Presa da Marcello, fu abbandonata al saccheggio, durante il quale perì anche Archimede, il più grande matematico dell'antichità. Ed uno dei più grandi di tutti i tempi. Durante l'assedio della città, il grande fisico costruì una serie di macchine da guerra, organizzando la difesa contro i Romani. E perì per mano di un soldato romano.
Racconta Plutarco che quando Archimede fu colpito a morte, stringeva nelle mani un planetario che voleva donare a Marcello, il vincitore. Sino ad allora non c'era al mondo un congegno più raffinato di quello: una sfera che, con un unico movimento, descriveva i moti di tutti i pianeti del sistema solare.
Un uomo straordinario, il siracusano. Dal quale ci si poteva aspettare di tutto. Anche che tirasse in secco – da solo – una nave con l'aiuto di una serie di leve. O che misurasse la circonferenza della Luna e del Sole. O, ancora, che calcolasse, con uno stilo, i granelli di sabbia di cui è composto l'universo. La sua morte costituì un disastro incalcolabile per la scienza antica.

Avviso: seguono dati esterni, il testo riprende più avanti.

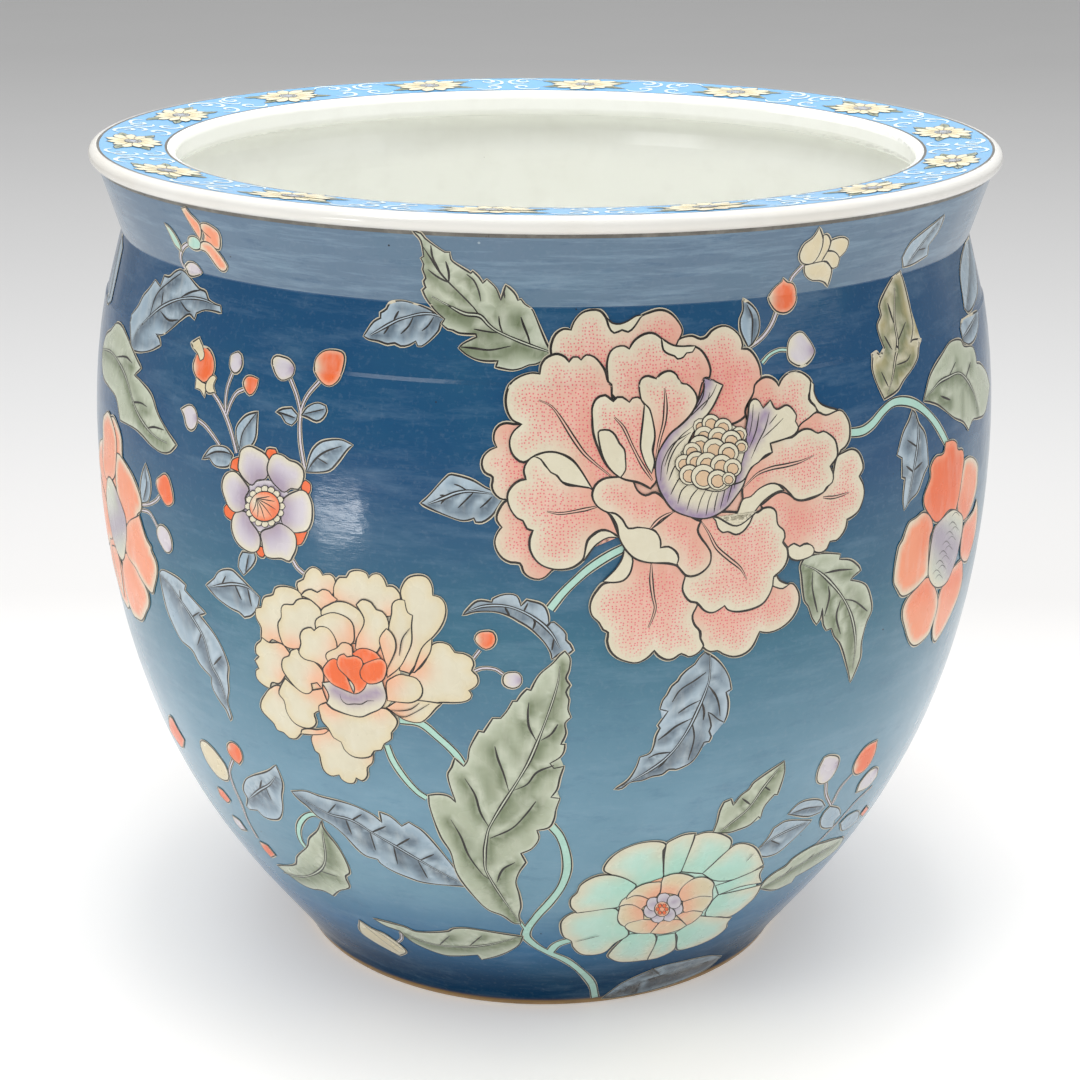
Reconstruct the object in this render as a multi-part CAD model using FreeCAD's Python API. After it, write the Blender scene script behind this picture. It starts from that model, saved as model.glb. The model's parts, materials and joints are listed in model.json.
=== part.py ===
"""Round porcelain jardiniere of the fish-bowl form, 460 mm across the rim.

The clay body is built as a potter builds one this large: a foot ring, a base slab and six thrown
rings, luted together with slip and fired as one.  Its finish is a set of thin coats on that clay:
a pale lining glaze, a white lip, a blue ground enamel, a pale blue band on the rim and dark lines
between them.  Millimetres, +Z up, origin on the table at the middle of the foot.
"""

import FreeCAD, Part

import math
import os

# ---- driving dimensions -------------------------------------------------------------------
rim_radius = 230.0          # to the outside of the white lip
rim_height = 426.7          # top of the lip above the table
rim_width = 43.0            # from the outside of the lip to the mouth
rim_thickness = 14.5
rim_fall = 4.8              # the rim's top falls towards the mouth, in degrees
rim_fillet = 10.0           # hollow round between the rim's underside and the neck
lip_radius = 4.0            # half-round lip
mouth_round = 4.5           # rounded edges of the mouth, above and below

neck_height = 34.0          # lip down to the crease
neck_flare = 10.6           # how far the neck leans out over that height
shoulder_height = 30.5      # crease down to the seam
shoulder_flare = 8.4        # how far the shoulder widens over that height
seam_step = 1.0             # the belly stands this far proud of the shoulder at the seam
seam_bevel = 1.6            # height of that step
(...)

L'età ellenistica fu un’epoca assai feconda per la scienza. Una parola che i Greci neppure conoscevano. Quando essi trattavano di medicina, di geometria o di astronomia, parlavano di natura, physis. Costruivano di tutto i Greci: planetari, pompe idrauliche, orologi ad acqua… In più, si alimentavano di miti, attraverso i quali inseguivano le strade del sapere, alla ricerca di uomini ai quali, come ai loro eroi – il divino Efesto padrone del fuoco e del metallo, l'umano Dedalo e il suo automa Talos – nessun miracolo tecnico fosse impossibile. Insomma, era un tempo in cui l'uomo comprendeva e imbrigliava le leggi della natura. Con pochissimi mezzi e molto genio.

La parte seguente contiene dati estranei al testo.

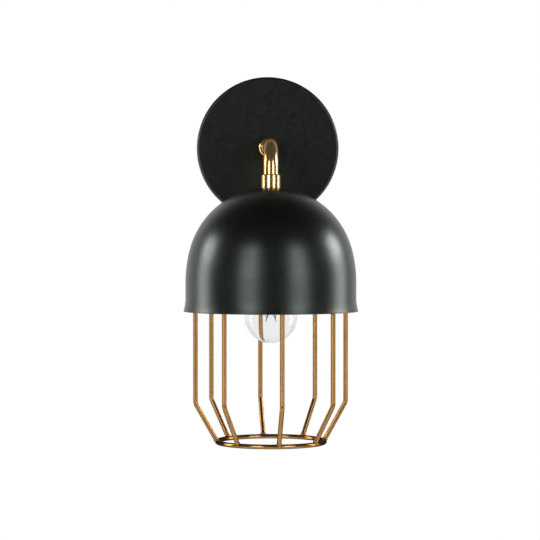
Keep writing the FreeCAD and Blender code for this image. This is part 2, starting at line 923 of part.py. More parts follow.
def lead_in_points():
    lower = globe_z - filament_lower_drop
    step = 180 / filament_loops
    return [(*on_circle((0, 0), filament_upper_radius, 45 + step * (n + shift)),
             lower + filament_rise)
            for n, shift in ((0, -lead_in_shift), (2 * filament_loops - 2, lead_in_shift))]


def bulb_supports():
    _, pinch, button = stem_levels()
    radius = support_diameter / 2
    wires = []
    for n, point in enumerate(filament_points()):
        x, y, z = point
        if n % 2 == 0:
            start = (0, 0, button + 1.2)
            spread = 1 + support_foot_spread / filament_lower_radius
            foot = (x * spread, y * spread, z - support_foot)
            wires.append(joined([rod(radius, start, point), rod(radius, point, foot)]))
        else:
            spread = 1 + support_past_coil / filament_upper_radius
            wires.append(rod(radius, (0, 0, pinch - 3), (x * spread, y * spread, z + support_lift)))
    for x, y, z in lead_in_points():
        wires.append(rod(radius, (x * 0.2, y * 0.2, pinch + 1), (x * 1.03, y * 1.03, z - 0.4)))
    stem = moved(bulb_stem(), y=-axis_y)
    wires = [wire.cut(stem) for wire in wires]
    return under_arm(Part.makeCompound([wire.Solids[0] for wire in wires]))


def bulb_filament():
    ends = lead_in_points()
    points = ends[:1] + filament_points() + ends[1:]
    radius = filament_diameter / 2
    pieces = [rod(radius, a, b) for a, b in zip(points, points[1:])]
    pieces += [Part.makeSphere(radius, Vector(*p)) for p in points[1:-1]]
    coil = under_arm(joined(pieces))
    return coil.cut(bulb_supports())


pieces = {
    "mounting_bracket": mounting_bracket(),
    "canopy_set_screws": canopy_set_screws(),
    "ground_screw": ground_screw(),
    "terminal_block": terminal_block(),
    "terminal_barrels": terminal_barrels(),
    "terminal_screws": terminal_screws(),
    "terminal_block_screw": block_screw(),
    "canopy": canopy(),
    "plate_lock_washer": plate_lock_washer(),
    "plate_nut": plate_nut(),
    "plate_nipple": plate_nipple(),
    "earth_tags": earth_tags(),
    "earth_lead": earth_lead(),
    "plate_collar": plate_collar(),
    "arm_tube": arm_tube(),
    "shade_collar": shade_collar(),
    "shade_nipple": shade_nipple(),
    "shade": shade(),
    "shade_lock_washer": shade_lock_washer(),
    "shade_nut": shade_nut(),
    "cage_spider": cage_spider(),
    "cage_top_ring": under_arm(top_ring()),
    "cage_bottom_ring": under_arm(bottom_ring()),
    "lampholder_cap": lampholder_cap(),
    "lampholder_body": lampholder_body(),
    "lampholder_core": lampholder_core(),
    "lampholder_posts": lampholder_posts(),
    "lampholder_screws": lampholder_screws(),
    "screw_shell": screw_shell(),
    "centre_contact": centre_contact(),
    "live_lead": lead(1),
    "neutral_lead": lead(-1),
    "bulb_glass": bulb_glass(),
    "bulb_base_shell": bulb_base_shell(),
    "bulb_base_insulator": bulb_base_insulator(),
    "bulb_contact_tip": bulb_contact_tip(),
    "bulb_stem": bulb_stem(),
    "bulb_supports": bulb_supports(),
    "bulb_filament": bulb_filament(),
}
for number, wire_angle in enumerate(wire_angles(), start=1):
    pieces[f"cage_wire_{number}"] = cage_wire(wire_angle)

os.makedirs("parts", exist_ok=True)
for name, shape in pieces.items():
    print(f"{name:22} solids {len(shape.Solids)}  valid {shape.isValid()}  {shape.Volume:10.1f} mm3")
    shape.exportStep(f"parts/{name}.step")
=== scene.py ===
import json
import math
import random

import bmesh
import bpy
from mathutils import Matrix, Vector


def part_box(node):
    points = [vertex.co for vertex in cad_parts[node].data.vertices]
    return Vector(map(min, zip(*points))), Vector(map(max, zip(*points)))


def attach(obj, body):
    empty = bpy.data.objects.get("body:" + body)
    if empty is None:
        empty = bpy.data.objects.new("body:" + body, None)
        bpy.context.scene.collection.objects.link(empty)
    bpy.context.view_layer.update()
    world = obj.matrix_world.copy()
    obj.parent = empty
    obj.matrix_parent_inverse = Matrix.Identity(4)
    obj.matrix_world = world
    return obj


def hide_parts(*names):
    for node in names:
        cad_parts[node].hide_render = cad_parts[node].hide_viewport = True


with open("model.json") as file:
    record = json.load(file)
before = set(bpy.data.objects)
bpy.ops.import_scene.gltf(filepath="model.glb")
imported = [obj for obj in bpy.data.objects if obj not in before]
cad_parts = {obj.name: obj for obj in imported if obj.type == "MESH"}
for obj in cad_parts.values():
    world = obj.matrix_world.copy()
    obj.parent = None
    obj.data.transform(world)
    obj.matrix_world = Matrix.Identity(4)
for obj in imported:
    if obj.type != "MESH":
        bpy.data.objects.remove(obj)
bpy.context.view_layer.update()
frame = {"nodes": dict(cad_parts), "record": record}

mm = 0.001


# ---- places read from the frame

def middle(node):
    low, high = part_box(node)
    return (low + high) / 2


axisX = middle("shade_collar").x
axisY = middle("shade_collar").y
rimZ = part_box("shade")[0].z
print("frame loaded, shade axis at y", round(axisY, 4), "rim at z", round(rimZ, 4))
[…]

Era una civiltà fiorita dopo la morte di Alessandro Magno. Nel 323 a.C. Durata trecento anni. E terminata con la battaglia di Azio, in Grecia, nel 31 a.C., quando la flotta di Ottaviano sconfisse quella di Antonio e Cleopatra. Trecento anni nei quali i Greci cambiarono il mondo. E imposero la loro lingua. Dal mar Mediterraneo al fiume Indo. Un ellenismo che ha generato geni assoluti. Non solo Archimede, ma Aristarco di Samo. Fu questo astronomo di tendenze archimedee il primo a proporre la teoria eliocentrica: la Terra girava intorno al Sole. E le stelle non erano fisse. Siamo fra il 310 e il 230 a.C.

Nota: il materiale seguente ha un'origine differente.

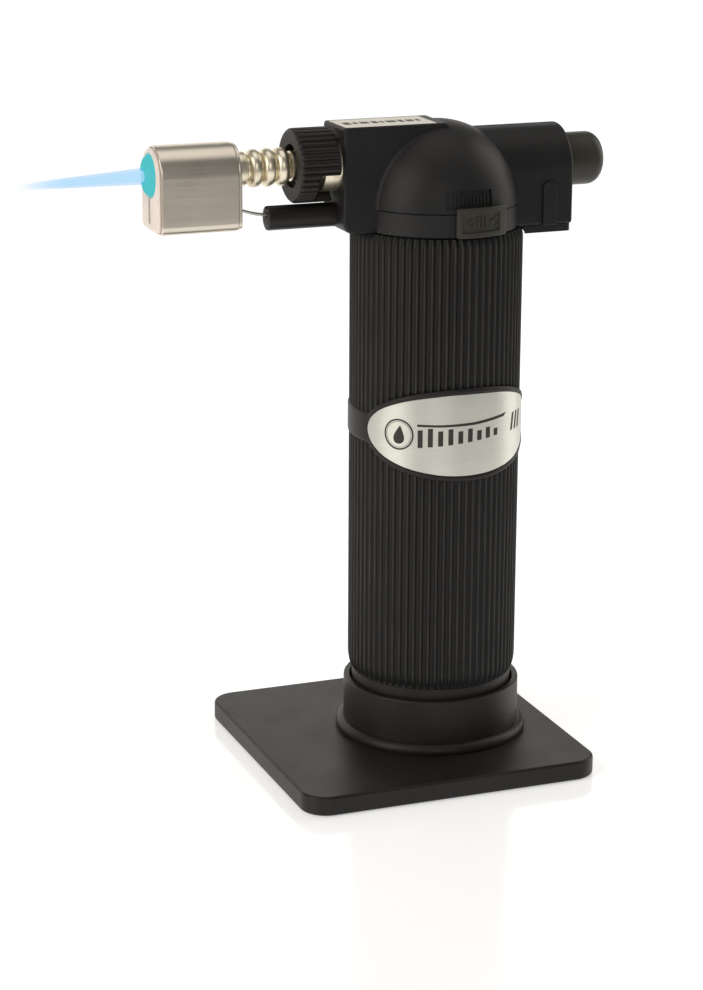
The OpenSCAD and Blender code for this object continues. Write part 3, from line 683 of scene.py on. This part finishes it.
def frontBlock(inset):
    x, bottom = head["blockFront"] + inset, head["blockBottom"] + inset
    top = head["split"] + head["domeRadius"] - inset
    side = roundOff([(x, bottom, head["blockCorner"]), (0, bottom, 0), (0, top, 0), (x, top, 0)], 8)
    half = head["blockHalf"] - inset
    return soften(prism(side, -half, half, across="y"), head["edge"] if inset == 0 else 0.2, 4)


def rearBlock(inset):
    half, bottom, axis = head["rearHalf"] - inset, head["rearBottom"] + inset, head["rearAxis"]
    outline = [(-half, bottom), (half, bottom), *arc(0, axis, half, 0, 180, 48)]
    block = prism(outline, 0, head["rearBack"] - inset * 1.4, across="x")
    return soften(block, head["edge"] if inset == 0 else 0.2, 4)


def blockFillet(side):
    # a ring of fillet where the dome meets one side of the front block
    radius, split, flatY, round = head["domeRadius"], head["split"], head["blockHalf"], head["fillet"]
    centre = flatY + round
    reach = math.sqrt((radius + round) ** 2 - centre ** 2)
    touch = math.degrees(math.atan2(centre, reach))
    outline = [(r, side * y) for r, y in arc(reach, centre, round, 180 + touch, 270, 8)]
    outline += [(reach, side * (flatY - 0.5)), (reach - 3, side * (flatY - 0.5))]
    ring = turned(outline, (0, 0, split), "y", 144)
    return carve(ring, box((-40, -40, 120), (40, 40, split)), box((0, -40, 120), (40, 40, 230)))


def makeShells():
    split, top = head["split"], head["split"] + head["domeRadius"]
    shell = dome(0)
    rib, reach = head["ribX"], head["rearHalf"] + head["ribRise"]
    half = head["ribHalf"]
    sideRibs = prism(roundOff([(rib - half, head["rearBottom"], 0), (rib + half, head["rearBottom"], 0),
                               (rib + half, head["ribTop"], 2.25), (rib - half, head["ribTop"], 2.25)], 10),
                     -reach, reach, across="y")
    soften(sideRibs, 0.35, 3, 40)
    fuse(shell, frontBlock(0), rearBlock(0), sideRibs, blockFillet(-1), blockFillet(1))
    carve(shell, dome(head["wall"], 96), frontBlock(head["wall"]), rearBlock(head["wall"]))
    bosses = [rod(-head["blockHalf"] + 0.5, head["blockHalf"] - 0.5, head["bossRadius"], "y",
                  head["screws"][0][:2], 32),
              combine(rod(-18, 18, head["bossRadius"], "y", head["screws"][1][:2], 32), "INTERSECT",
                      [dome(0.6, 96)]),
              rod(-head["rearHalf"] + 0.5, head["rearHalf"] - 0.5, head["bossRadius"], "y",
                  head["screws"][2][:2], 32)]
    fuse(shell, *bosses)
    labelLow, labelHigh = boxOf("top_label")
    panelX, panelZ = head["panel"]
    wide, tall = head["panelSize"]
    panel = carve(box((panelX - wide / 2, -30, panelZ - tall / 2),
                      (panelX + wide / 2, -15, panelZ + tall / 2)),
                  dome(head["panelDepth"], 160))
    carve(shell,
          rod(150, split + 0.6, head["ringInner"], "z", steps=160),
          *[rod(start, end, hole, "x", (0, axis), facets)
            for start, end, hole, axis, facets in head["bores"]],
          box((28, -10, 160), (37, 10, head["rearBottom"] + 2.1)),
          box((labelLow.x - 0.15, labelLow.y - 0.15, top - head["labelRecess"] - 0.05),
              (labelHigh.x + 0.15, labelHigh.y + 0.15, top + 1)),
          panel,
          *[rod(seat, 30, head["screwRadius"], "y", (x, z), 32) for x, z, seat in head["screws"]])
    right = copyOf(shell)
    seam = 0.04
    combine(shell, "INTERSECT", [box((-60, -40, 150), (60, -seam, 210))])
    combine(right, "INTERSECT", [box((-60, seam, 150), (60, 40, 210))])
    finished(shell, "headShellLeft", ["head_shell_left"])
    finished(right, "headShellRight", ["head_shell_right"])


def makeRing():
    # the ring under the dome, with its skirt inside the grip and the slot that the lock's foot runs in
    low, high = boxOf("head_ring")
    outer, inner = head["domeRadius"], head["ringInner"]
    step = head["rearBottom"] + 0.1
    ring = turned([(inner, step + 0.8), (inner - 1.8, step + 0.8), (inner - 1.8, low.z), (22.7, low.z),
                   (22.7, step),
                   (outer - 0.3, step), (outer, step + 0.3), (outer, high.z - 0.25), (outer - 0.25, high.z),
                   (inner, high.z)], steps=160)
    half, rear = head["blockHalf"] + 0.1, head["rearHalf"] + 0.1
    slot = wrapRound(box((-4, -4, 167.6), (7, 3, 170.4)), outer, 0)
    carve(ring, box((-40, -half, step), (0, half, 180)), box((0, -rear, step - 0.2), (40, rear, 180)), slot)
    finished(ring, "headRing", ["head_ring"])


def makePanelMarks():
    # raised bars of uneven height in the dome's panel
    panelX, panelZ = head["panel"]
    bars = []
    for i in range(11):
        x = panelX - 6 + i * 1.2
        tall = 1.4 if i % 3 else 1.8
        bars.append(soften(box((x - 0.33, -30, panelZ - tall), (x + 0.33, -12, panelZ + tall)), 0.1, 2))
    whole = combine(joined(bars), "INTERSECT", [dome(0.12, 160)])
    carve(whole, dome(0.8, 96))
    finished(whole, "panelMarks", [], ride="head_shell_left")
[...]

Dello stesso periodo è anche il meccanico greco Ctesibio di Alessandria. Si occupa, in modo prevalente, di idraulica. La nascita della scienza dei fluidi – dice lo scrittore, ingegnere e architetto romano Vitruvio Pollione – la dobbiamo a lui. L'invenzione fondamentale che gli viene attribuita è il sistema cilindro-pistone che applicò in diverse macchine di sua concezione. Fu sempre Ctesibio a costruire il primo orologio, semiautomatico, ad acqua. In esso la durata dell'ora poteva essere regolata secondo la stagione. Al suo orologio Ctesibio applicò un regolatore a galleggiante. Simile, come principio, al moderno carburatore per automobili. Costituisce il più antico esempio conosciuto di meccanismo per il controllo a retroazione.

Durante quei tre secoli si delinearono precise mappe del cielo. Vennero praticate le prime operazioni di cataratta. Ma il vero simbolo di quella civiltà fu il Faro di Alessandria.
Sorgeva sulla punta nord-orientale della città. Era considerato la settima meraviglia del mondo. Una immensa torre di granito. Alta 120 metri. Una altezza pari, oggi, a quella di un grattacielo di 34 piani. Con un fuoco sempre acceso per illuminare la rotta delle navi. Grazie a tutto un gioco di specchi, i marinai vedevano il faro a 50 chilometri di distanza.
Nella Roma repubblicana nessuno fu più in grado di creare oggetti simili a quelli costruiti dai greci. La civiltà non sfiorì certo all'improvviso, ma qualcosa si ruppe. Le scuole si chiusero. Le tecniche ripetitive si sostituirono alla ricerca scientifica. Furono gli Arabi a salvare i libri dei grandi scienziati. Furono loro a portare avanti la ricerca. Loro che introdussero i numeri e l'algebra.
Sparì, così, il regno dei greci di Alessandro. I Romani ereditarono, da quelli, le conoscenze di ottica e di meccanica, di idraulica e medicina, di astronomia e geografia… ma non la passione per il rigore matematico. Neppure il gusto dell'invenzione pura. O la vocazione speculativa.